Lancaster Place is a short section of road in central London, which connects Waterloo Bridge to the major junction with the Aldwych and Strand. It assumed its current name in 1818, shortly after Waterloo Bridge was opened, replacing an earlier road called Wellington Street. Lancaster Place is bisected by the northbound-only Strand Underpass which opened in 1964 and passes below Aldwych, enabling Kingsway-bound traffic to skip the Lancaster Place–Strand–Aldwych junction. Brettenham House and Somerset House front onto the west and east sides of Lancaster Place respectively.

==History==
The road which eventually became Lancaster Place was originally a small lane called Wellington Street, which ran south from the Strand past Somerset House to the Somerset Stairs on the River Thames. When Waterloo Bridge was completed and opened in 1817, a new avenue was included at a higher level which linked the bridge to the Strand to the north. This was named Lancaster Place in 1818; the original announcement in the newspapers of the time said that would be a separate Lancaster Place and Lancaster Street, but these were eventually consolidated as Lancaster Place only.

In 1964, the Strand underpass was opened in the centre of Lancaster Place, allowing northbound traffic coming from Waterloo Bridge to pass directly through to Kingsway, avoiding the need to pass through the intersection with the Strand and bypassing the Aldwych surface streets. It had taken 15 months to build, and reused part of recently-closed Kingsway tram tunnel. At the time of opening, it reduced the traffic at the northern end of Lancaster Place by 50%. The tunnel is for cars only, being prohibited to bicycles and larger vehicles.

==Architecture==
The eastern side of Lancaster Place is mostly occupied by Somerset House, a large neoclassical building lying principally on the Strand. The current Somerset House was designed by William Chambers from 1776, replacing an older building on the site which had originally belonged to Edward Seymour, 1st Duke of Somerset and was later used as a royal residence before eventually being repurposed as the home of the General Register Office. It is now a public space hosting various exhibitions and events. The facade visible from Lancaster Place is the building's New Wing, which was built between 1851 and 1856, as office accommodation for the Inland Revenue. The architect for this development was James Pennethorne.

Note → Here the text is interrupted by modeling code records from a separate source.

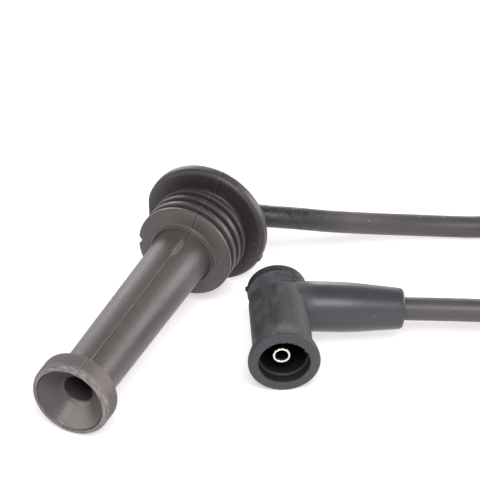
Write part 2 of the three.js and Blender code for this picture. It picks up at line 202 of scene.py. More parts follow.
def mask(material, *ranges):
    """Full where every value is past its second mark, and nothing where one is before its first."""
    share = None
    for value, nothing_at, full_at in ranges:
        part = add(material, "MapRange", [value, nothing_at, full_at])[0]
        if share is not None:
            part = add(material, "Math", [share, part], operation="MULTIPLY")[0]
        share = part
    return share


def layered(material, colour, *layers):
    """Lays colours over a first one. A layer is its colour and one or two shares, multiplied."""
    for over, share, *second in layers:
        if second:
            share = add(material, "Math", [share, *second], operation="MULTIPLY")[0]
        colour = add(material, "Mix", {0: share, 6: colour, 7: over}, data_type="RGBA")[2]
    return colour


def specks(material, place, cells_per_metre, edge, middle, share_of_cells, strength=1.0):
    """Specks of dust in a share of the cells of a pattern, each from its edge to its middle."""
    cells = add(material, "TexVoronoi", {"Vector": place, "Scale": cells_per_metre})
    spot = add(material, "MapRange", [cells["Distance"], edge, middle, 0.0, strength])[0]
    drawn = add(material, "SeparateColor", [cells["Color"]])["Red"]
    chosen = mask(material, (drawn, 1.0 - share_of_cells, 1.01 - share_of_cells))
    return add(material, "Math", [spot, chosen], operation="MULTIPLY")[0]


def close_material(material, inputs, relief=None, strength=0.0, depth=0.0):
    """Ends a material in its shader, with a relief that is up to a depth in metres."""
    if relief is not None:
        inputs["Normal"] = add(material, "Bump", {
            "Height": relief, "Strength": strength, "Distance": depth,
        })["Normal"]
    shader = add(material, "BsdfPrincipled", inputs)
    add(material, "OutputMaterial", {"Surface": shader[0]})


# Extruded EPDM jacket: a satin dark grey with a faint purple-brown cast. Handling leaves duller
# and paler patches, 8 mm across, and a few specks, 3 mm apart. Close to the plug boot a film of
# grease shines, broken into marks 2.4 mm across. The grain is drawn 0.6 mm wide, so that it shows.
GREASE_END = 0.011
GREASE_FULL = 0.002

jacket = new_material("extruded_epdm_jacket")
jacket_place = add(jacket, "TexCoord")["Object"]
jacket_patches = add(jacket, "TexNoise", {
    "Vector": jacket_place, "Scale": 130.0, "Detail": 4.0, "Roughness": 0.6,
})["Fac"]
jacket_grain = add(jacket, "TexNoise", {
    "Vector": jacket_place, "Scale": 1700.0, "Detail": 2.0,
})["Fac"]
jacket_dust = specks(jacket, jacket_place, 330.0, 0.12, 0.06, 0.1)
grease_part = mask(jacket, (
    add(jacket, "SeparateXYZ", [jacket_place])["X"], GREASE_END, GREASE_FULL))
grease_spots = add(jacket, "TexNoise", {
    "Vector": jacket_place, "Scale": 420.0, "Detail": 5.0, "Roughness": 0.7, "Distortion": 0.6,
})["Fac"]
grease = add(jacket, "Math", [
    grease_part, mask(jacket, (grease_spots, 0.5, 0.54)),
], operation="MULTIPLY")[0]
jacket_colour = layered(
    jacket, "#4a474b", ("#5b565b", jacket_patches), ("#8e8a8c", jacket_dust),
    ("#343436", grease_part))
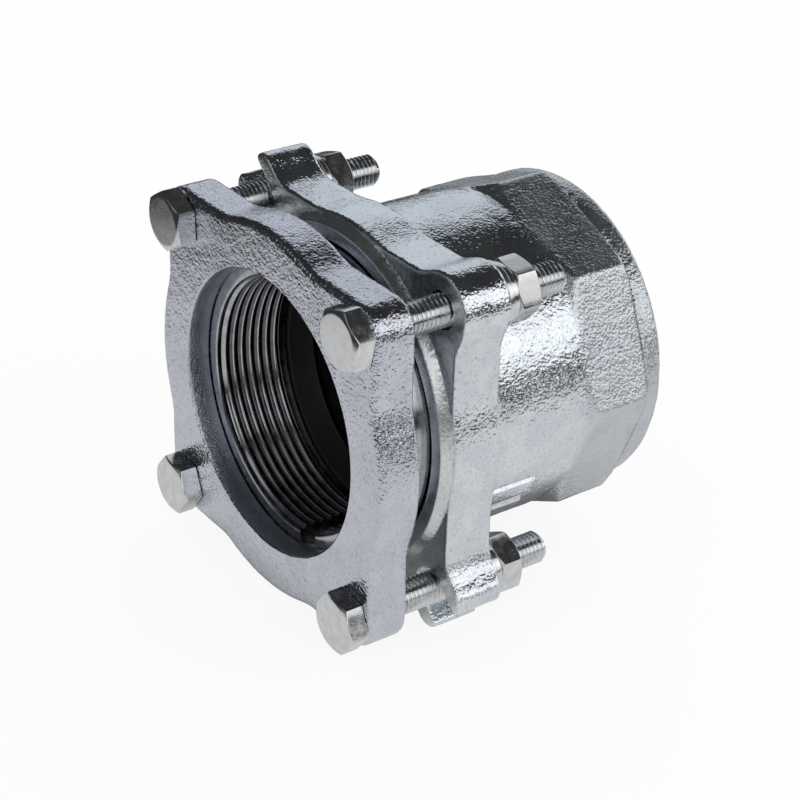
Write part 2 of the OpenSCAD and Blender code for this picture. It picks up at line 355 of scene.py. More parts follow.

On the west of the street is Brettenham House, an office building with a Portland Stone facade, opened in 1932. It was designed by the father and son William and Edward Hunt. The site of the building belongs to the Duchy of Lancaster, which also has its headquarters in the building with a separate entrance at 1 Lancaster Place.

==Transport==
Several Transport for London bus routes operate along Lancaster Place, with a single stop on each side of the road. As of 2025, the northbound stop, titled Lancaster Place stop T, serves buses 1, 59, 68, 76, 139, 172, 176, 188, 243, 341, N1, N68, N171, N343 and SL6. On the southbound side, the bus stop Lancaster Place / Somerset House, stop B, serves the 139, 176 and N343 only with other routes using nearby stops not directly on Lancaster Place.